Cytek Biosciences enters the week after Q1 results fighting a 15% price drop, fresh target cuts from two analysts, and a short base that remains stubbornly elevated.
The stock closed at $4.04 on Tuesday, down from $4.78 a week earlier. The selloff follows last Wednesday's Q1 earnings report, which prompted a 6.7% one-day decline. Despite beating revenue estimates and reaffirming full-year guidance of $205M–$212M, an EPS miss was enough to push the stock to its lowest level in recent months. The week's -15.5% move stands in stark contrast to peers — BRKR gained 18% over the same period, and RVTY added 7.6%, highlighting how company-specific the pressure on CTKB has been.
The response from the Street has been swift, if not dramatic. Morgan Stanley lowered its price target from $6.00 to $5.50 yesterday, maintaining its Equal-Weight rating — a posture that reads as "fair value, but no catalyst here." Stephens & Co. followed today, trimming its target from $5.50 to $4.75 while keeping its Overweight rating intact. The mean target across the analyst base now sits at $6.00, still almost 50% above the current price. That gap deserves a measure of caution: Goldman Sachs has held a Sell rating on the stock for some time, and the direction of target revisions has been consistently downward for well over a year. Valuation multiples tell a mixed story — the EV/EBITDA ratio fell sharply over the past 30 days, dropping 35 points to around 51x, while the price-to-book ratio has compressed to 1.5x.
The positioning picture reflects a stock under modest but real pressure from short sellers. Short interest runs at 6.1% of the free float — meaningful, though not extreme. The short base peaked earlier in May above 8.1 million shares and has pulled back roughly 4% on the week to 7.8 million shares. Borrowing costs have eased alongside that retreat, falling 17% over the past month to 0.51% — near the lowest level in the 30-day window. Availability in the lending market remains very loose, consistent with a borrow environment that poses no squeeze risk to anyone holding short positions. The ORTEX short score of 56, in the 26th percentile relative to the broader universe, reflects a stock where shorts are present but not pushing hard. Options are similarly relaxed — the put/call ratio of 0.30 runs slightly above its 20-day average of 0.24 but carries a z-score of just 0.6, far from any defensively charged reading. There is no particular options asymmetry here.
The EPS momentum picture is the sharpest red flag. Both the 30-day and 90-day EPS momentum factor scores rank in the 1st percentile — estimates have been cut hard and cut repeatedly. That sits alongside an EPS surprise score of 89, which captures a longer track record of beating lowered bars. The dynamic is a familiar one in life sciences tools: guidance holds, but the cadence of estimate reductions erodes sentiment. Factor scores for days-to-cover and short score rank are both below the 30th percentile, reinforcing the view that this is not a heavily squeezed name but one where the fundamental narrative is doing most of the work on the downside.

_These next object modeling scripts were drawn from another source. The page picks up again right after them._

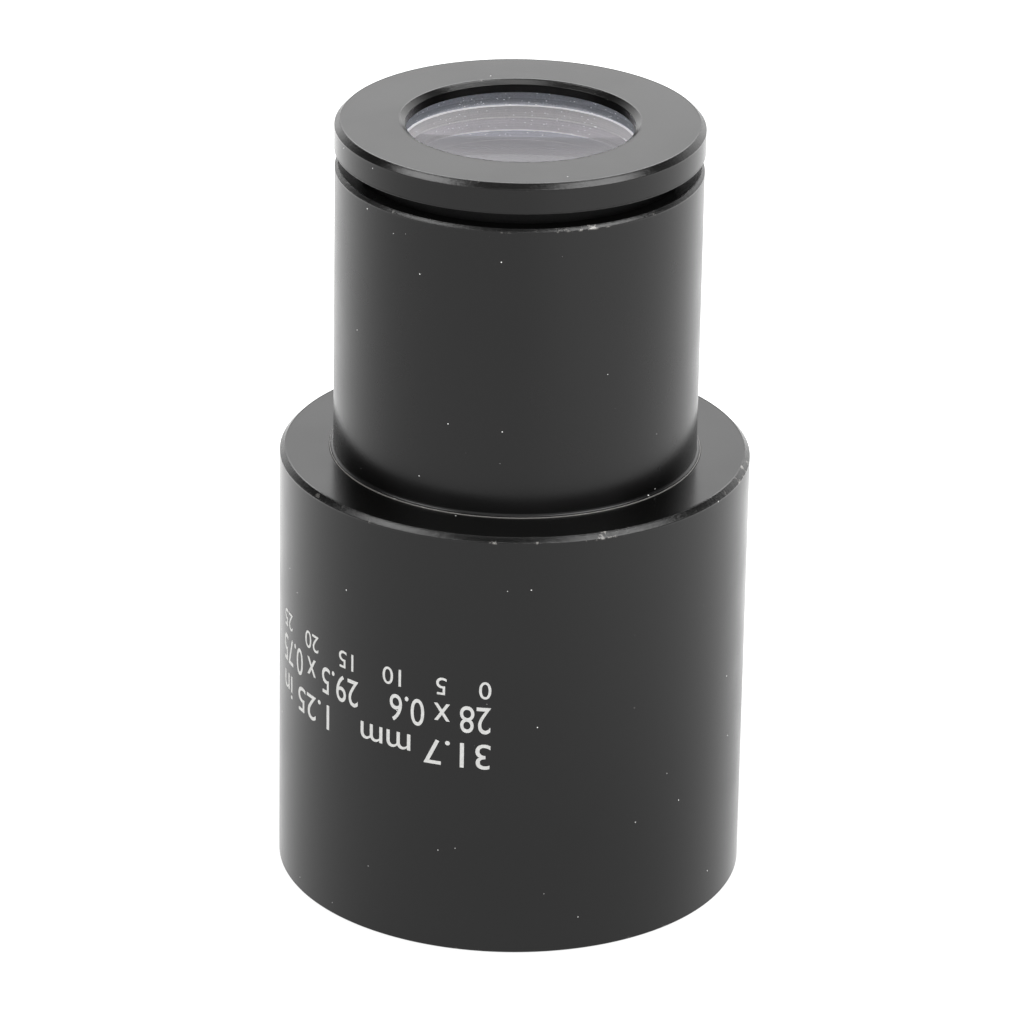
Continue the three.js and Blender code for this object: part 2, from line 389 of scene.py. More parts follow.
class Shader:
    """A node material under construction, on one Principled shader."""

    def __init__(self, name):
        self.material = bpy.data.materials.new(name)
        self.material.use_nodes = True
        self.tree = self.material.node_tree
        self.tree.nodes.clear()
        self.surface = self.add("ShaderNodeBsdfPrincipled", {})
        output = self.add("ShaderNodeOutputMaterial", {})
        self.tree.links.new(self.surface.outputs[0], output.inputs["Surface"])
        place = self.add("ShaderNodeTexCoord", {})
        self.place = place.outputs["Object"]

    def add(self, kind, inputs, **settings):
        """A node with its settings, and its inputs set to values or linked to sockets."""
        node = self.tree.nodes.new(kind)
        for key, value in settings.items():
            setattr(node, key, value)
        for key, value in inputs.items():
            self.put(node, key, value)
        return node

    def put(self, node, key, value):
        """Sets an input to a value, or links it to a socket."""
        if isinstance(value, bpy.types.NodeSocket):
            self.tree.links.new(value, node.inputs[key])
        else:
            node.inputs[key].default_value = value

    def attribute(self, name):
        """A value stored in the mesh."""
        return self.add("ShaderNodeAttribute", {}, attribute_name=name).outputs["Fac"]

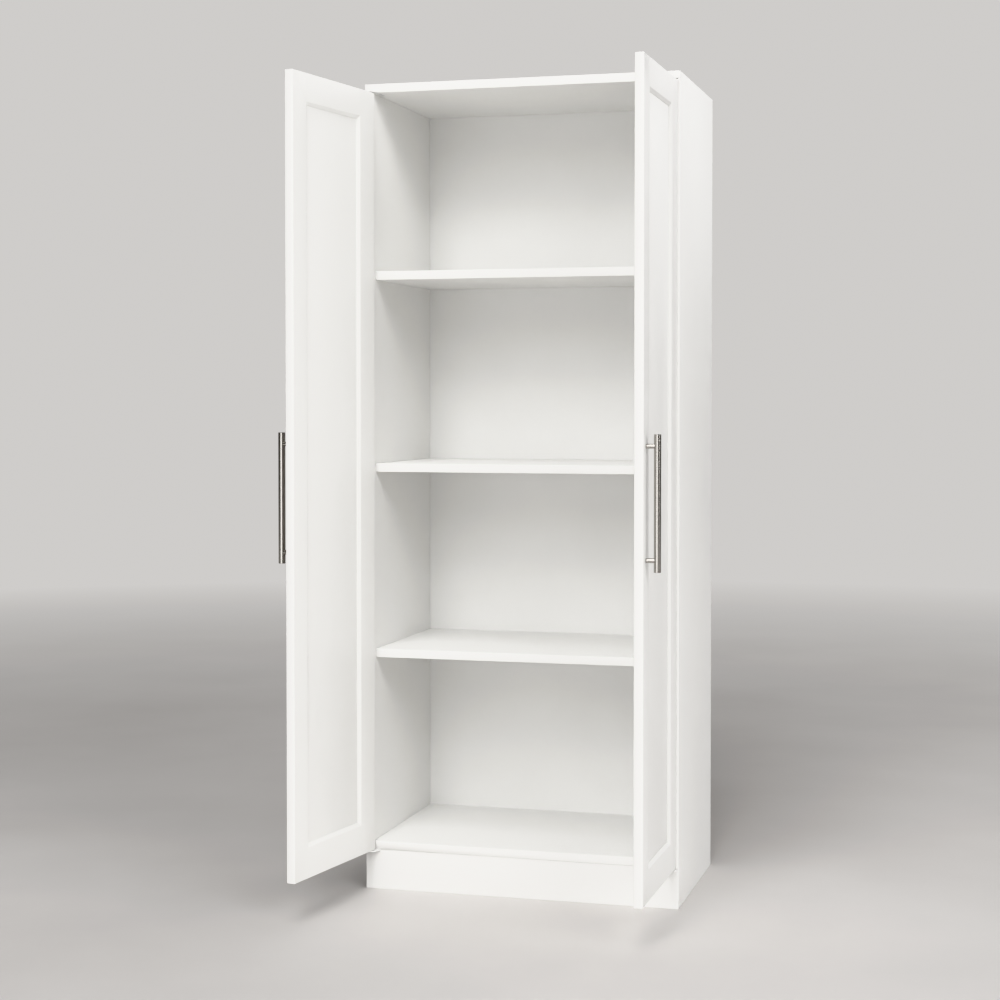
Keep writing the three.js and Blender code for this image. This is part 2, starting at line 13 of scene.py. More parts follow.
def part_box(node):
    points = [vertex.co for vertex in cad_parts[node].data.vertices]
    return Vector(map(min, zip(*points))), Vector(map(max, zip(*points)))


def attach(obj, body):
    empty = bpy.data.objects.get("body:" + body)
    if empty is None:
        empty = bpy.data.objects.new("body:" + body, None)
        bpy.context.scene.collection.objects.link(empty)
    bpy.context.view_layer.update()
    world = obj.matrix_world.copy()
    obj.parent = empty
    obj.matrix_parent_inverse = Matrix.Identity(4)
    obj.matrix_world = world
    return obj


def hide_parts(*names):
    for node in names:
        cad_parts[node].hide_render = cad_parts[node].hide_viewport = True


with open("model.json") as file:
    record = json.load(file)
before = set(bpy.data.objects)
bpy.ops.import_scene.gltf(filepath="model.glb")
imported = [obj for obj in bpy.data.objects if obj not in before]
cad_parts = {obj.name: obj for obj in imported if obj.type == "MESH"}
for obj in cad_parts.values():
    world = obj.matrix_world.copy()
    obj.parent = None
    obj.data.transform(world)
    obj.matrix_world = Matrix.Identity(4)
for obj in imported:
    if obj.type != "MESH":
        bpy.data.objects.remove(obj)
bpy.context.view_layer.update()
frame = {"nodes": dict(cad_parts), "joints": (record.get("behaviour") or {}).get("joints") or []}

# ---------------------------------------------------------------------------------------------
# Side panels. Two boards of 16 mm fibreboard, lacquered white on every face and cut edge. They
# stand on the floor, and the other boards are glued into housings cut across their inner faces.
# ---------------------------------------------------------------------------------------------
BOARD_ARRIS = 0.0009
JOINT_GAP = 0.0002
ARRIS_ROUNDS = 3
SOFT_ANGLE = math.radians(20)
FLAT_ANGLE = math.radians(1)
WELD = 2e-5
ON_FACE = 4e-5
LACQUER_WHITE = (0.872, 0.868, 0.852)
ORANGE_PEEL_HEIGHT = 0.000035
DUST_NIB_HEIGHT = 0.000012


def new_material(name, roughness, metallic=0.0):
    """A material with one Principled shader, returned with its nodes, its links and the shader."""
    material = bpy.data.materials.new(name)
    material.use_nodes = True
    shader = material.node_tree.nodes["Principled BSDF"]
    shader.inputs["Roughness"].default_value = roughness
    shader.inputs["Metallic"].default_value = metallic
    return material, material.node_tree.nodes, material.node_tree.links, shader


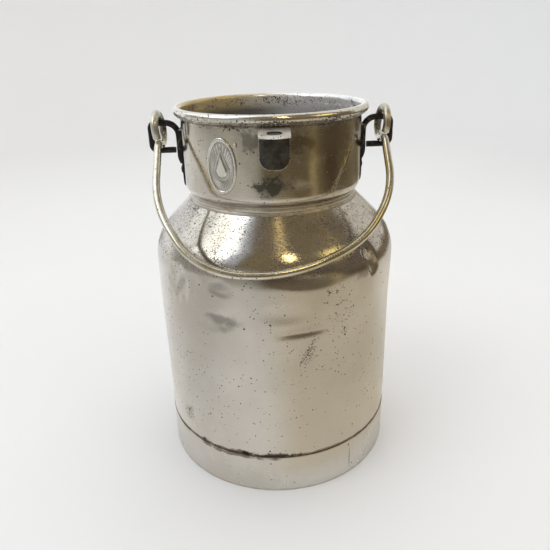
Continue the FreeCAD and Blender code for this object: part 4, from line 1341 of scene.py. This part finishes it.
# ears
earShape = {"halfWidth": 12.0 * mm, "corner": 9.0 * mm, "thick": 2.4 * mm, "thin": 1.2 * mm, "rod": 2.5 * mm,
            "gap": 0.2 * mm, "bend": 10.5 * mm, "reach": 25.6 * mm, "turn": 4.8 * mm, "drop": 22.4 * mm,
            "endGap": 0.8 * mm, "rivetRadius": 4.2 * mm, "rivetRise": 1.9 * mm, "rivetSpread": 7.2 * mm,
            "rivetUpper": 17.35 * mm, "rivetLower": 8.2 * mm, "soft": 0.4 * mm, "strapTop": 298.7 * mm,
            "waver": 0.45 * mm, "rivetWaver": 0.3 * mm}


def strapInner(z):
    s = collarShape
    curveTop = s["sleeveTop"] + s["curve"]
    inset = s["radius"] - s["sleeve"]
    curve = (s["curve"] ** 2 + inset ** 2) / (2 * inset)
    if z >= curveTop:
        return s["radius"] - 0.05 * mm
    return s["radius"] - curve + math.sqrt(max(0.0, curve ** 2 - (curveTop - z) ** 2)) - 0.05 * mm


def strapThickness(z):
    curveTop = collarShape["sleeveTop"] + collarShape["curve"]
    share = max(0.0, (z - curveTop) / (earBox[1].z - curveTop - 6 * mm))
    return earShape["thin"] + (earShape["thick"] - earShape["thin"]) * min(1.0, share)


def hookPath(side):
    s = earShape
    leg = collarShape["radius"] + s["gap"] + s["rod"]
    outer = collarShape["radius"] + s["reach"]
    bar = pivot.z - s["drop"]
    curveTop = collarShape["sleeveTop"] + collarShape["curve"]
    root = curveTop + s["rivetLower"] + s["rivetRadius"] + s["rod"] * 1.2
    path = joinRuns([(leg - 1.6 * mm, root - 1.5 * mm), (leg - 0.5 * mm, root + 1.5 * mm)],
                    linePoints((leg, root + 4 * mm), (leg, pivot.z - s["bend"]), 3 * mm),
                    arcPoints((leg + s["bend"], pivot.z - s["bend"]), s["bend"], 180, 90, 14),
                    arcPoints((outer - s["turn"], pivot.z - s["turn"]), s["turn"], 90, 0, 10),
                    arcPoints((outer - s["turn"], bar + s["turn"]), s["turn"], 0, -90, 10),
                    [(leg + s["rod"] + s["endGap"], bar)])
    return [(side * x, 0.0, z) for x, z in path]


def makeEar(name, side):
    s = earShape
    low = roundedLow(s["halfWidth"], s["corner"], earBox[0].z)
    strap = curvedPlate(name + "Strap", s["halfWidth"], low, s["strapTop"], strapInner, strapThickness,
                        (36, 30), earIron, 90.0 * side, s["soft"])
    rod = rodPiece(name + "Rod", hookPath(side), s["rod"], earIron, 22, 0.8 * mm, s["waver"], 170.0,
                   4.0 + side)
    return joinPieces(name, [strap, rod])


def rivetPlaces(side):
    s = earShape
    curveTop = collarShape["sleeveTop"] + collarShape["curve"]
    swing = math.degrees(math.asin(s["rivetSpread"] / collarShape["radius"]))
    spots = [(-swing, pivot.z - s["rivetUpper"]), (swing, pivot.z - s["rivetUpper"]),
             (0.0, curveTop + s["rivetLower"])]
    places = []
    for turn, z in spots:
        degrees = 90.0 * side + turn
        radius = collarShape["radius"] + strapThickness(z) - 0.15 * mm
        places.append((onCan(degrees, radius, z), onCan(degrees, 1.0, 0.0)))
    return places


ears = {}
for label, side in (("earRight", 1), ("earLeft", -1)):
    ears[label] = makeEar(label, side)
    ears[label + "Rivets"] = headsPiece(label + "Rivets", rivetPlaces(side),
                                        earShape["rivetRadius"] - 0.2 * mm, earShape["rivetRise"], earIron,
                                        earShape["rivetWaver"])
print("ears ready")


# bail
bailShape = {"rod": 3.15 * mm, "reach": 142.8 * mm, "hole": 9.2 * mm, "play": 0.3 * mm, "eyeX": 92.8 * mm,
             "yaw": 7.0, "tip": 15.0, "neck": 9.0 * mm, "share": 0.48, "hookRod": 2.5 * mm,
             "leftShoulder": 61.3 * mm, "leftInset": 34.1 * mm, "leftRise": 2.4 * mm, "middle": 10.1 * mm,
             "middleDrop": 1.6 * mm, "rightInset": 26.0 * mm, "rightRise": 25.6 * mm,
             "rightShoulder": 70.4 * mm, "waver": 0.18 * mm}


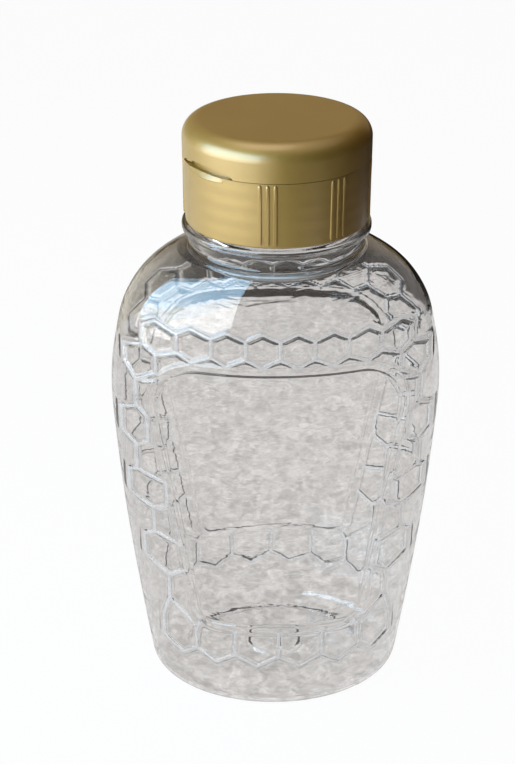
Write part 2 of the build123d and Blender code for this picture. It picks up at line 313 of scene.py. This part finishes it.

Institutional ownership adds one notable data point. Millennium Management added 1.9 million shares in its most recently reported period, becoming the largest disclosed institutional holder at 5.1% of shares. That's a meaningful build from a quantitative hedge fund and worth tracking alongside the next filing window.
The next scheduled earnings event is June 10. With two target cuts already in the bag following Q1 and EPS momentum at the floor of the universe, the June print will be watched closely for any sign that the guidance range is holding — or narrowing.